Extracted data entries:
++++++++++++++++++++
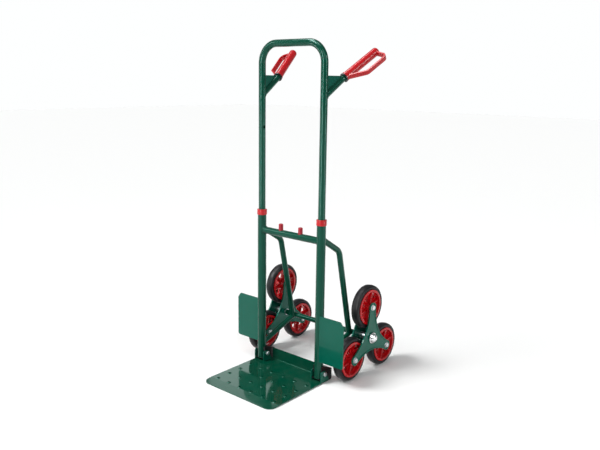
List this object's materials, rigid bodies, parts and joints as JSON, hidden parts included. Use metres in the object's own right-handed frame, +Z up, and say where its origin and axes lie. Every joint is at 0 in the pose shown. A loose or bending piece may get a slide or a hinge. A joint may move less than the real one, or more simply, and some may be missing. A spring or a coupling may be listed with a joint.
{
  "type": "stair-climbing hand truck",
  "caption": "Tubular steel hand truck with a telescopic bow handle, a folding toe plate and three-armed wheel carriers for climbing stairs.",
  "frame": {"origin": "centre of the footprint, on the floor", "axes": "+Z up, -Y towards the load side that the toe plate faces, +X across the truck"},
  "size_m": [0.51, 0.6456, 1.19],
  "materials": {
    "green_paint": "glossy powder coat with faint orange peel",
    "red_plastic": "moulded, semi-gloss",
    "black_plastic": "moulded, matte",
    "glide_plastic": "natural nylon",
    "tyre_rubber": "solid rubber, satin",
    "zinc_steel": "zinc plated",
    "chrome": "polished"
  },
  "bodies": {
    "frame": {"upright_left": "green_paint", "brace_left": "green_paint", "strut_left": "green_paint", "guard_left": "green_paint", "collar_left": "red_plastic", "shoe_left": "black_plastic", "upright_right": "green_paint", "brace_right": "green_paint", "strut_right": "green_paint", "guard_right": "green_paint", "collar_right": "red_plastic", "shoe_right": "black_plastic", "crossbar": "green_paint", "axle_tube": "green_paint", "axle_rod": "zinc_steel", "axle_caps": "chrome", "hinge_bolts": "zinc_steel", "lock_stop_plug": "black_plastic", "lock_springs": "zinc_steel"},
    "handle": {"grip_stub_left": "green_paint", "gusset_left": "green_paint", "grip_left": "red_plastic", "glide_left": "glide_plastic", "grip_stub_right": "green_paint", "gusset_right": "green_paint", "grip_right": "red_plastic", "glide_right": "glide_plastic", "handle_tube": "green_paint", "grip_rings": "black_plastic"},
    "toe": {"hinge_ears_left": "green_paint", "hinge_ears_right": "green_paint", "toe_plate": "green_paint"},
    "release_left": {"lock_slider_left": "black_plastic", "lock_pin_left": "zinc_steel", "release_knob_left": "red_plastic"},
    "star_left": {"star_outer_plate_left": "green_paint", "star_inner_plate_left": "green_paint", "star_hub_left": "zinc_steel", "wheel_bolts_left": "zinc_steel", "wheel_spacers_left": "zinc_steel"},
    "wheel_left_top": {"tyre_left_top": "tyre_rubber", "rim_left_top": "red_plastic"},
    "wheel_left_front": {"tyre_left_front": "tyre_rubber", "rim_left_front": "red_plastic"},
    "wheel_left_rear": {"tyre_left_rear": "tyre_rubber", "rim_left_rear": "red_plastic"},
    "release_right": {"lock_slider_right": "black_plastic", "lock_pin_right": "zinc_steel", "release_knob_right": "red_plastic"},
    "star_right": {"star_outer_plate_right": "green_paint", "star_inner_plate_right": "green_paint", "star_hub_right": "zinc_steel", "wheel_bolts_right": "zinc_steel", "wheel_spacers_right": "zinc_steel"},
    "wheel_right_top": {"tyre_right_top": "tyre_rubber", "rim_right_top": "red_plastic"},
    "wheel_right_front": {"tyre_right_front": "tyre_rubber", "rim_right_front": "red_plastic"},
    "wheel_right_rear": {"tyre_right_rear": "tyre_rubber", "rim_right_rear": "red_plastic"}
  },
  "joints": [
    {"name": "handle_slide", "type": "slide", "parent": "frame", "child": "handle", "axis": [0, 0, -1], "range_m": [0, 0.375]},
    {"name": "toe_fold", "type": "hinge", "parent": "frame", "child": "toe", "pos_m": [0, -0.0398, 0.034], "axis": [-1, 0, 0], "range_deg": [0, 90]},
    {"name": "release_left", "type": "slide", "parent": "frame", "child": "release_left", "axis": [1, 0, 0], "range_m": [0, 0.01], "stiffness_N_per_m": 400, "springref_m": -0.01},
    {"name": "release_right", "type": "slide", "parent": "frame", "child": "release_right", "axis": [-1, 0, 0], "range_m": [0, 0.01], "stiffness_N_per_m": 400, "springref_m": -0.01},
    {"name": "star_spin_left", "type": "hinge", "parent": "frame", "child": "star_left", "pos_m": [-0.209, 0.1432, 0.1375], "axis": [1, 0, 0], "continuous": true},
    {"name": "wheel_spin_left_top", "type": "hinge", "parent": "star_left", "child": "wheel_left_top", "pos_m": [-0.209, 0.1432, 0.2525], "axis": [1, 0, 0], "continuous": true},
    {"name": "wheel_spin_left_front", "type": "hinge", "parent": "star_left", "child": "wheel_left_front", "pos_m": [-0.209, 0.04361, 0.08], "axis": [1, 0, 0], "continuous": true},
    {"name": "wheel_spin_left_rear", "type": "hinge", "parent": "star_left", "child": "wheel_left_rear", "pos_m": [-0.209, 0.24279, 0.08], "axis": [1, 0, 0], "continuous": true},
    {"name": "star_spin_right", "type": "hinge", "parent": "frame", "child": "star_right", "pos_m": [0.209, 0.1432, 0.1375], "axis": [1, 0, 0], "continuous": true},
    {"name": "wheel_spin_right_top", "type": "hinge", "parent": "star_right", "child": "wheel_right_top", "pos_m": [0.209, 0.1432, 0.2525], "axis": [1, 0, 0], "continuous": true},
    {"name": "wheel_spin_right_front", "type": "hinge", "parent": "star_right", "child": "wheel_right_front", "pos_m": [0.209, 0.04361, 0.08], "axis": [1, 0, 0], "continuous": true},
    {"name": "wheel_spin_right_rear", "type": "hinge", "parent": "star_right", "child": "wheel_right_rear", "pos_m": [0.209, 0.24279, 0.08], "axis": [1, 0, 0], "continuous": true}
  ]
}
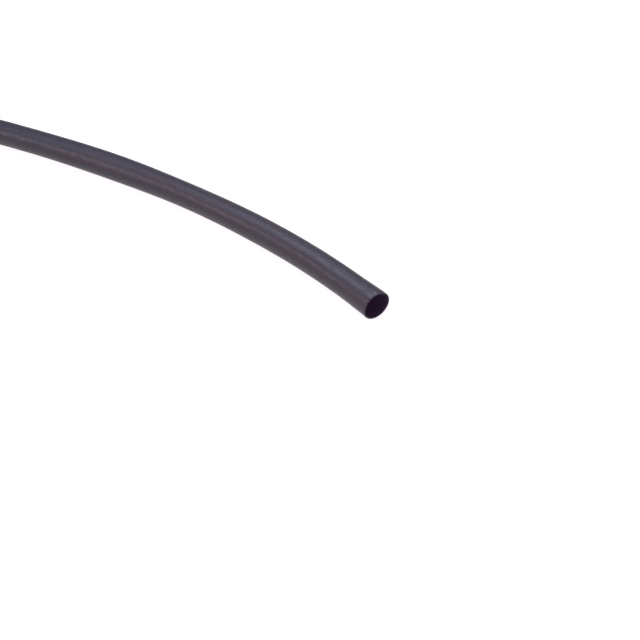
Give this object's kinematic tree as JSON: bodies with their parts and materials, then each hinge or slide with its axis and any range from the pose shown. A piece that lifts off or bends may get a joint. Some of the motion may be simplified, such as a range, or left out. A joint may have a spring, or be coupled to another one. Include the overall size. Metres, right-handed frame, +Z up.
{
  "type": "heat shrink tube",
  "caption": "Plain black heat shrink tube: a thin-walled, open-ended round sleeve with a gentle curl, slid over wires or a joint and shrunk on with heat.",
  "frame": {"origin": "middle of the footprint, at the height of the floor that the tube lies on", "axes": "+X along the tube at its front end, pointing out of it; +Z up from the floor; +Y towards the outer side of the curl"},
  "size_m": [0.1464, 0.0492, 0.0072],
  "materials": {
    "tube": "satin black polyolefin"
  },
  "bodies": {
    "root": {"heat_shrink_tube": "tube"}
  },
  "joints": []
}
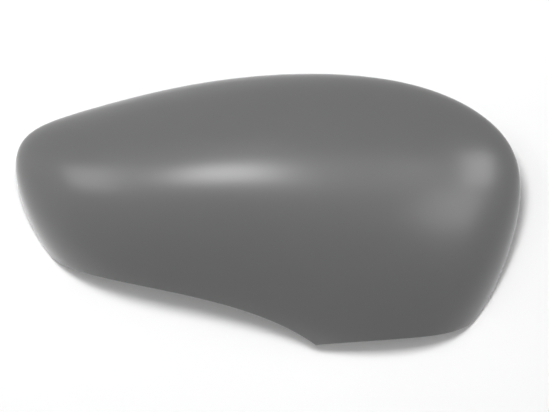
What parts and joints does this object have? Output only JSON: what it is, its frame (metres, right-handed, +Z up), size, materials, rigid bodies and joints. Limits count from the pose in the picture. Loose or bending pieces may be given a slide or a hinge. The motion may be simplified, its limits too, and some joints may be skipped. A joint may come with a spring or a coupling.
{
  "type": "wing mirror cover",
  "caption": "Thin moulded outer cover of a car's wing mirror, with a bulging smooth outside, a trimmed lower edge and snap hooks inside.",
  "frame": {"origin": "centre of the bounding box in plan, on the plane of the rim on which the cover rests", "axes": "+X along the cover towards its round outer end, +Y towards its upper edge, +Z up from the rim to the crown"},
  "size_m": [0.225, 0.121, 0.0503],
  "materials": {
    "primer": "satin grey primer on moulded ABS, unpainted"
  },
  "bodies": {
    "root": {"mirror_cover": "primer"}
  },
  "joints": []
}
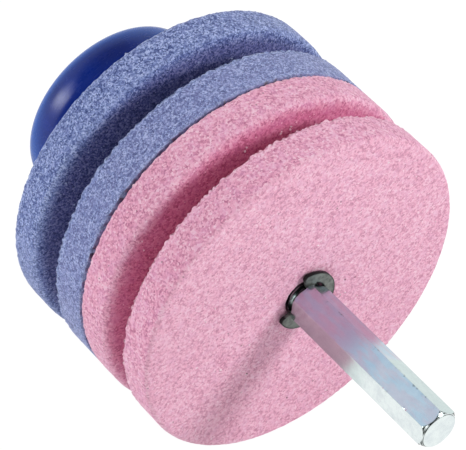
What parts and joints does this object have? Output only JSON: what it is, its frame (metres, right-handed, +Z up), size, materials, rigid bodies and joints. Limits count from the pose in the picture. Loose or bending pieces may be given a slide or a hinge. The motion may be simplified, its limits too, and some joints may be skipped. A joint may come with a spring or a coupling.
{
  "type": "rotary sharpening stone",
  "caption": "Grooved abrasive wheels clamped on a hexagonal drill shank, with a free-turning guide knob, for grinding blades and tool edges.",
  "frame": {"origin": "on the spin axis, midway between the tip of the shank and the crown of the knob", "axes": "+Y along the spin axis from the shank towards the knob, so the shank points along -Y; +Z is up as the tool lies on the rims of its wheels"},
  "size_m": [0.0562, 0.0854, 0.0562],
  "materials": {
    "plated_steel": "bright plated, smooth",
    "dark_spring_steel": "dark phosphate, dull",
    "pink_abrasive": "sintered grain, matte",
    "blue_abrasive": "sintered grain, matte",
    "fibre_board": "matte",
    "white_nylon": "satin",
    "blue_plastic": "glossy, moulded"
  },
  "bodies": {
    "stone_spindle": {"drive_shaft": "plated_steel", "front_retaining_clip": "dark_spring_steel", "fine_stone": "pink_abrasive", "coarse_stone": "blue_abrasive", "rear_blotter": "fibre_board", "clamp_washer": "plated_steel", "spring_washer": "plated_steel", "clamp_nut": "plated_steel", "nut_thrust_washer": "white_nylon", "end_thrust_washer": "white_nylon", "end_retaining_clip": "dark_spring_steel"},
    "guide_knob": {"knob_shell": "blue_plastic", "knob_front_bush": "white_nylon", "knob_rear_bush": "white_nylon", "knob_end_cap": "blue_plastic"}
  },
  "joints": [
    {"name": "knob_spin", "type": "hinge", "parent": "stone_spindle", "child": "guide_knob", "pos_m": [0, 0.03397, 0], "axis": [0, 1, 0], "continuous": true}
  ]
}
++++++++++++++++++++
Report each line in the preceding entries that holds the string "JSON".

List this object's materials, rigid bodies, parts and joints as JSON, hidden parts included. Use metres in the object's own right-handed frame, +Z up, and say where its origin and axes lie. Every joint is at 0 in the pose shown. A loose or bending piece may get a slide or a hinge. A joint may move less than the real one, or more simply, and some may be missing. A spring or a coupling may be listed with a joint.
Give this object's kinematic tree as JSON: bodies with their parts and materials, then each hinge or slide with its axis and any range from the pose shown. A piece that lifts off or bends may get a joint. Some of the motion may be simplified, such as a range, or left out. A joint may have a spring, or be coupled to another one. Include the overall size. Metres, right-handed frame, +Z up.
What parts and joints does this object have? Output only JSON: what it is, its frame (metres, right-handed, +Z up), size, materials, rigid bodies and joints. Limits count from the pose in the picture. Loose or bending pieces may be given a slide or a hinge. The motion may be simplified, its limits too, and some joints may be skipped. A joint may come with a spring or a coupling.
What parts and joints does this object have? Output only JSON: what it is, its frame (metres, right-handed, +Z up), size, materials, rigid bodies and joints. Limits count from the pose in the picture. Loose or bending pieces may be given a slide or a hinge. The motion may be simplified, its limits too, and some joints may be skipped. A joint may come with a spring or a coupling.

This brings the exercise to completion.